I don't know if you've ever run into this way of describing keyboards for computers. Generally in Australia we would have what is called a 'QWERTY' keyboard, which relates to the letters that run along the top left hand row. I'm presuming that somewhere in the world there is an alternate standard that has different letters in that position. I could look that up on the net, but frankly, if you're reading this blog you seriously have the time to find out for yourself (and I'm perfectly happy living in the mystery).
My keyboard is different. Firstly it is a split keyboard. I find it more comfortable, and (because I touch-type) it has the added bonus that I can't over-stretch my fingers to hit the wrong key, like 't' instead of 'y' or 'n' instead of 'b'. They are separated by unresponsive plastic.

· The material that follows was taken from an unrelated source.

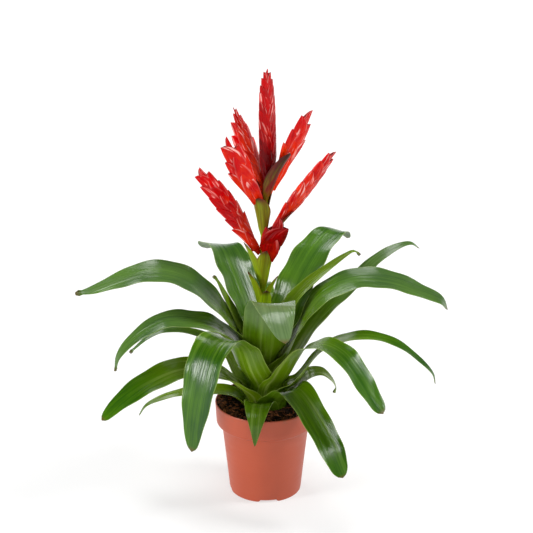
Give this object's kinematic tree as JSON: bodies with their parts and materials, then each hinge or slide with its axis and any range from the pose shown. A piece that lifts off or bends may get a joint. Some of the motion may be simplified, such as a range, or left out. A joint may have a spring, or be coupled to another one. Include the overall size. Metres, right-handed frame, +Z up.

There's also the fact that I've set up my keyboard to recognise polytonic Greek symbols. I dabble in ancient Greek with all the combinations of accents, graves, breathing marks and the odd circumflex. So with a simple left Alt + Shift I can write in tongues. At an incredibly slow pace.
I noticed this afternoon that I'm going to have some issues if others want to use my computer. It appears that the angle at which some of my fingernails hit the keys has started to chip away at the printed letters. The 'n' is unrecognisable as an English character. The 's' and the 'v' are missing bits. Probably the worst one, though is the 'r'. It has entirely lost one of its legs, resulting in my keyboard having two 'p's. A QWEPTY keyboard, in fact.
There are two facts that mean it won't cramp my style.
1. I touch-type, so rarely look at the letters (I wonder how long it's been like that?)
2. The Greek letter rho (tranliterated 'R') looks like a 'P' anyway.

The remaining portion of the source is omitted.